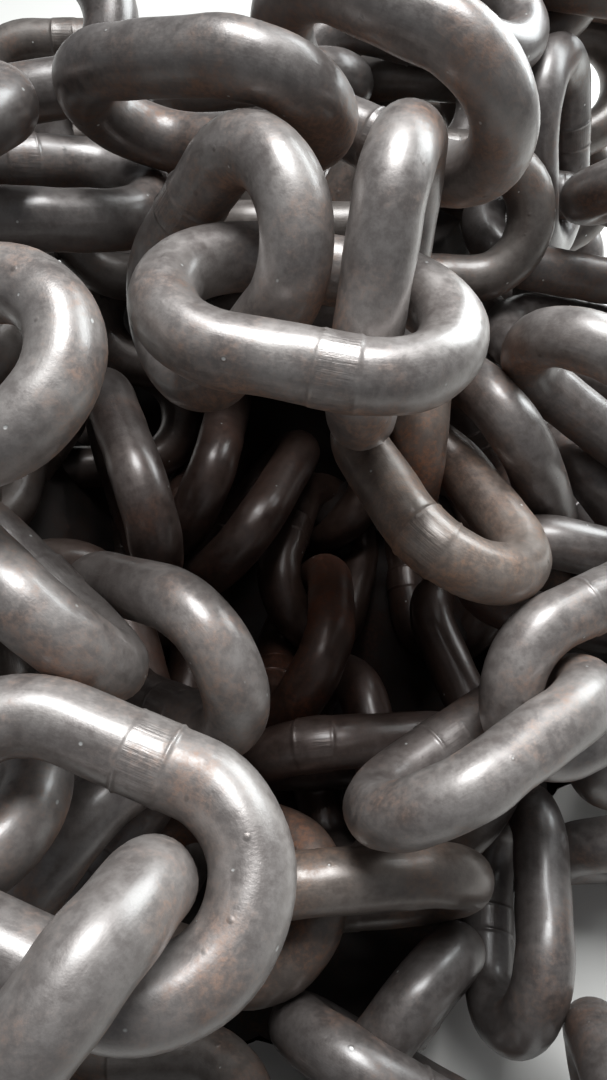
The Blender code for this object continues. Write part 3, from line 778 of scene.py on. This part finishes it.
def eased_apart(centres, axes, still_centres, still_axes):
    """New centres and axes of loose links, between links that stay still."""
    loose = len(centres)
    still = ring_points(still_centres, still_axes)
    every_centre = np.concatenate((centres, still_centres))
    reach = NEIGHBOUR_REACH * (INNER_LENGTH + 2 * BAR_DIAMETER)
    near = np.linalg.norm(centres[:, None] - every_centre, axis=-1) < reach
    pairs = np.argwhere(near & (np.arange(len(every_centre)) > np.arange(loose)[:, None]))
    both = pairs[:, 1] < loose
    for _ in range(ROUNDS):
        points = ring_points(centres, axes)
        every = np.concatenate((points, still))
        distance, on_one, on_other = nearest_points(every[pairs[:, 0]], every[pairs[:, 1]])
        amount = np.clip(BAR_DIAMETER - CORE_BITE * both + BAR_GAP - distance, 0, LARGEST_PUSH)
        direction = (on_one - on_other) / np.maximum(distance, 1e-6)[:, None]
        lowest = points[np.arange(loose), points[..., 2].argmin(axis=1)]
        lift = np.clip(bar_radius + FLOOR_GAP - lowest[:, 2], 0, LARGEST_PUSH)
        link = np.concatenate((pairs[:, 0], pairs[both, 1], np.arange(loose)))
        point = np.concatenate((on_one, on_other[both], lowest))
        push = np.concatenate((direction, -direction[both], np.tile((0.0, 0.0, 1.0), (loose, 1))))
        size = np.concatenate((np.where(both, 0.5, 1.0) * amount, 0.5 * amount[both], lift))
        lever = np.cross(point - centres[link], push) / turning_arm
        size /= 1 + (lever ** 2).sum(-1)
        shifts, spins = np.zeros((loose, 3)), np.zeros((loose, 3))
        touches = np.zeros((loose, 1))
        np.add.at(shifts, link, push * size[:, None])
        np.add.at(spins, link, lever / turning_arm * size[:, None])
        np.add.at(touches, link, size[:, None] > 0)
        ease = np.sqrt(np.maximum(touches, 1))
        centres = centres + shifts / ease
        axes = spun(axes, spins / ease)
    return centres, axes


centres, axes = eased_apart(centres, axes, *map(np.array, zip(*(poses[name] for name in link_names))))
print("eased", len(centres), "links apart")

# %% [markdown]
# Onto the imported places
#
# What is left is a few millimetres. A packed link has known corners, and those of the core's
# links are among the core's. So each corner of a link looks for the nearest corner of the core,
# and the link takes the turn and shift that fit all the pairs best. Each pass looks less far.

# %% Match each link's corners to the core's
from mathutils.kdtree import KDTree

REACHES = (0.010, 0.008, 0.006, 0.005, 0.004, 0.003, 0.003, 0.002, 0.002, 0.002)
FEWEST_CORNERS = 12
first_link = cad_nodes[link_names[0]].data
link_corners = np.unique(np.round([vertex.co for vertex in first_link.vertices], 5), axis=0)
link_corners = (link_corners - poses[link_names[0]][0]) @ poses[link_names[0]][1]
core_corners = np.array([vertex.co for vertex in cad_nodes["buried_core"].data.vertices])
core_tree = KDTree(len(core_corners))
for number, corner in enumerate(core_corners):
    core_tree.insert(corner, number)
core_tree.balance()


def best_fit(corners, targets):
    """Centre and axes that carry a link's own corners onto their targets."""
    corner_middle, target_middle = corners.mean(axis=0), targets.mean(axis=0)
    left, _, right = np.linalg.svd((targets - target_middle).T @ (corners - corner_middle))
    turn = left @ np.diag([1, 1, np.sign(np.linalg.det(left @ right))]) @ right
    return target_middle - turn @ corner_middle, turn


misses = np.zeros(len(centres))
for reach in REACHES:
    for link in range(len(centres)):
        found = [core_tree.find(corner) for corner in link_corners @ axes[link].T + centres[link]]
        near = np.array([distance < reach for _, _, distance in found])
        if near.sum() >= FEWEST_CORNERS:
            targets = core_corners[[index for _, index, _ in found]]
            centres[link], axes[link] = best_fit(link_corners[near], targets[near])
            misses[link] = np.mean([distance for _, _, distance in found if distance < reach])
print(f"corners match within {1000 * misses.mean():.2f} mm, at worst {1000 * misses.max():.2f} mm")

# %% Make the buried runs
BURIED_SIDES = 20
BURIED_SPACING = 0.0048


def make_run(piece_name, members, run_centres, run_axes, first_seed):
    """One piece of a run's links, which stands for part of the core."""
    surfaces = [link_surface((run_centres[link], run_axes[link]), BURIED_SIDES, BURIED_SPACING, 0.0,
                             np.random.default_rng(first_seed + link)) for link in members]
    make_piece(piece_name, mesh_from(piece_name, surfaces), "buried_iron", ["buried_core"])


for run in BURIED_RUNS:
    members = [link for link, name in enumerate(run_names) if name == run]
    make_run(f"buried_{run}", members, centres, axes, SEED + 100)
print("made", len(BURIED_RUNS), "runs inside the heap")

# %% [markdown]
# Chain half sunk in the left flank
#
# On the left the heap is low and plain, and the core's mound would show bare. Real chain lies
# there half sunk in its own grit. A row of rays feels for the mound's side at one height, a
# run of hooked links is strung along the line that they find, a little inside it, and the run
# is eased clear of every other link as before.

# %% Lay the flank runs
from mathutils.bvhtree import BVHTree

# A run's height, where it starts along the flank, and its number of links
FLANK_RUNS = {"flank_low": (0.037, -0.17, 5), "flank_high": (0.112, -0.13, 4)}
FLANK_SINK = 0.010
FLANK_ROLL = 45
FEELER_STEP = 0.003
FEELER_START = 0.1
core_mesh = cad_nodes["buried_core"].data
core_sides = BVHTree.FromPolygons([vertex.co for vertex in core_mesh.vertices],
                                  [face.vertices for face in core_mesh.polygons])


def flank_links(height, start, count):
    """Centres and axes of links strung along the left side of the mound."""
    pitch = INNER_LENGTH - CORE_BITE
    line = []
    for y in start + FEELER_STEP * np.arange(round(pitch * (count + 1) / FEELER_STEP)):
        hit = core_sides.ray_cast((cad_low.x - FEELER_START, y, height), (1, 0, 0))[0]
        if hit is not None:
            line.append(np.array(hit) + (FLANK_SINK, 0, 0))
    line = np.array(line)
    length = np.concatenate(([0], np.cumsum(np.linalg.norm(np.diff(line, axis=0), axis=1))))
    places = pitch * np.arange(count + 1)
    hooks = np.column_stack([np.interp(places, length, line[:, k]) for k in range(3)])
    for number, (first, last) in enumerate(zip(hooks[:-1], hooks[1:])):
        long_axis = (last - first) / np.linalg.norm(last - first)
        outward = np.cross(long_axis, (0.0, 0.0, 1.0))
        upward = np.cross(outward, long_axis)
        roll = math.radians(FLANK_ROLL - QUARTER_TURN * (number % 2))
        wide_axis = math.cos(roll) * upward + math.sin(roll) * outward
        flat_axis = np.cross(long_axis, wide_axis)
        yield (first + last) / 2, np.column_stack((long_axis, wide_axis, flat_axis))


still_centres = np.concatenate((centres, [poses[name][0] for name in link_names]))
still_axes = np.concatenate((axes, [poses[name][1] for name in link_names]))
flank_names = [name for name, run in FLANK_RUNS.items() for _ in range(run[2])]
laid = [link for run in FLANK_RUNS.values() for link in flank_links(*run)]
flank_centres, flank_axes = eased_apart(*map(np.array, zip(*laid)), still_centres, still_axes)
for run in FLANK_RUNS:
    members = [link for link, name in enumerate(flank_names) if name == run]
    make_run(run, members, flank_centres, flank_axes, SEED + 200)
print(len(flank_names), "links along the left flank, from x =", round(float(flank_centres[:, 0].min()), 3))

# %% [markdown]
# The bottom of the heap
#
# Under the last links lies a mass of what the chain sheds: scale, rust and grit. It is coloured
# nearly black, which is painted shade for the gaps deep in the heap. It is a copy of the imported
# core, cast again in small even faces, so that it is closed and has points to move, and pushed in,
# more and less, by a lumpy noise. The core's own links shrink with it and vanish inside the smooth
# ones. Its underside stays flat on the floor.

# %% Make the dark bottom, painted shade in the deep gaps
from mathutils import noise as lumps

GRAIN = 0.006
LEAST_SINK = 0.0022
LUMP_SINK = 0.0046
LUMP_SCALE = 70.0
LUMP_SMOOTHNESS = 0.8
LUMP_SHRINKING = 2.0
LUMP_OCTAVES = 4
FOOT_HEIGHT = 0.004
# The grit has no weld, so its bar_place is far from where a weld would be
FAR_FROM_WELD = 1.0


def painted_shade_bottom(name):
    """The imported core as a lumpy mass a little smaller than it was."""
    rough_cast = bpy.data.objects.new("rough_cast", cad_nodes["buried_core"].data.copy())
    bpy.context.scene.collection.objects.link(rough_cast)
    even_faces = rough_cast.modifiers.new("even_faces", "REMESH")
    even_faces.mode = "VOXEL"
    even_faces.voxel_size = GRAIN
    mesh = bpy.data.meshes.new_from_object(rough_cast.evaluated_get(bpy.context.evaluated_depsgraph_get()))
    bpy.data.objects.remove(rough_cast)
    mesh.name = name
    mesh.materials.clear()
    for vertex, normal in [(vertex, vertex.normal.copy()) for vertex in mesh.vertices]:
        lump = lumps.fractal(vertex.co * LUMP_SCALE, LUMP_SMOOTHNESS, LUMP_SHRINKING, LUMP_OCTAVES)
        foot = vertex.co.z < FOOT_HEIGHT
        vertex.co -= normal * (LEAST_SINK + LUMP_SINK * min(max(0.5 + 0.5 * lump, 0.0), 1.0))
        if foot:
            vertex.co.z = 0.0
    place = mesh.attributes.new("bar_place", "FLOAT_VECTOR", "CORNER")
    place.data.foreach_set("vector", np.full(3 * len(mesh.loops), FAR_FROM_WELD))
    mesh.shade_smooth()
    return mesh


bottom = make_piece("painted_shade_bottom", painted_shade_bottom("painted_shade_bottom"), "buried_iron", ["buried_core"],
                    finish="painted_shade_grit")
print("bottom of", len(bottom.data.polygons), "faces")

# %% [markdown]
# The plain studio
#
# A pale floor, one large soft light overhead and a little behind, whose reflection runs along
# the tops of the bars, a second one close by at the back right, so that the right side is paler
# than the left, and a dim sky all round that fills the shadows. The view is shown without a
# film curve, because a phone's picture has white highlights and deep shade.

# %% Floor, lights and sky
FLOOR_HALF = 6.0
FLOOR_COLOUR = (0.72, 0.70, 0.67, 1)
FLOOR_ROUGHNESS = 0.9
SKY_COLOUR = (0.9, 0.95, 1.0, 1)
SKY_STRENGTH = 0.16
heap_centre = (cad_low + cad_high) / 2


def soft_light(name, direction, distance, size, power, colour):
    """A square area light that looks at the heap from a direction."""
    data = bpy.data.lights.new(name, "AREA")
    data.shape = "SQUARE"
    data.size = size
    data.energy = power
    data.color = colour
    light = bpy.data.objects.new(name, data)
    offset = np.array(direction) / np.linalg.norm(direction) * distance
    light.location = [c + o for c, o in zip(heap_centre, offset)]
    light.rotation_euler = (heap_centre - light.location).to_track_quat("-Z", "Y").to_euler()
    bpy.context.scene.collection.objects.link(light)


soft_light("overhead_light", direction=(0.05, 0.37, 0.93), distance=1.7, size=0.78, power=38,
           colour=(0.95, 0.985, 1.0))
soft_light("back_light", direction=(0.72, 0.74, 0.40), distance=1.0, size=0.62, power=11,
           colour=(0.90, 0.975, 1.0))

world = bpy.data.worlds.new("dim_sky")
world.use_nodes = True
world.node_tree.nodes["Background"].inputs["Color"].default_value = SKY_COLOUR
world.node_tree.nodes["Background"].inputs["Strength"].default_value = SKY_STRENGTH
bpy.context.scene.world = world
bpy.context.scene.view_settings.view_transform = "Standard"

floor_corners = [(x * FLOOR_HALF, y * FLOOR_HALF, 0) for x, y in ((-1, -1), (1, -1), (1, 1), (-1, 1))]
floor_mesh = bpy.data.meshes.new("floor")
floor_mesh.from_pydata(floor_corners, [], [(0, 1, 2, 3)])
floor_material = bpy.data.materials.new("pale_floor")
floor_material.use_nodes = True
floor_shader = floor_material.node_tree.nodes["Principled BSDF"]
floor_shader.inputs["Base Color"].default_value = FLOOR_COLOUR
floor_shader.inputs["Roughness"].default_value = FLOOR_ROUGHNESS
floor_mesh.materials.append(floor_material)
floor = bpy.data.objects.new("floor", floor_mesh)
bpy.context.scene.collection.objects.link(floor)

+===+

Problem description:
Using the data above, extract exactly the lines from the one that holds "# Onto the imported places" to the one that holds "from mathutils.kdtree import KDTree", both ends included, and no others.

Output for this exercise:
# Onto the imported places
#
# What is left is a few millimetres. A packed link has known corners, and those of the core's
# links are among the core's. So each corner of a link looks for the nearest corner of the core,
# and the link takes the turn and shift that fit all the pairs best. Each pass looks less far.

# %% Match each link's corners to the core's
from mathutils.kdtree import KDTree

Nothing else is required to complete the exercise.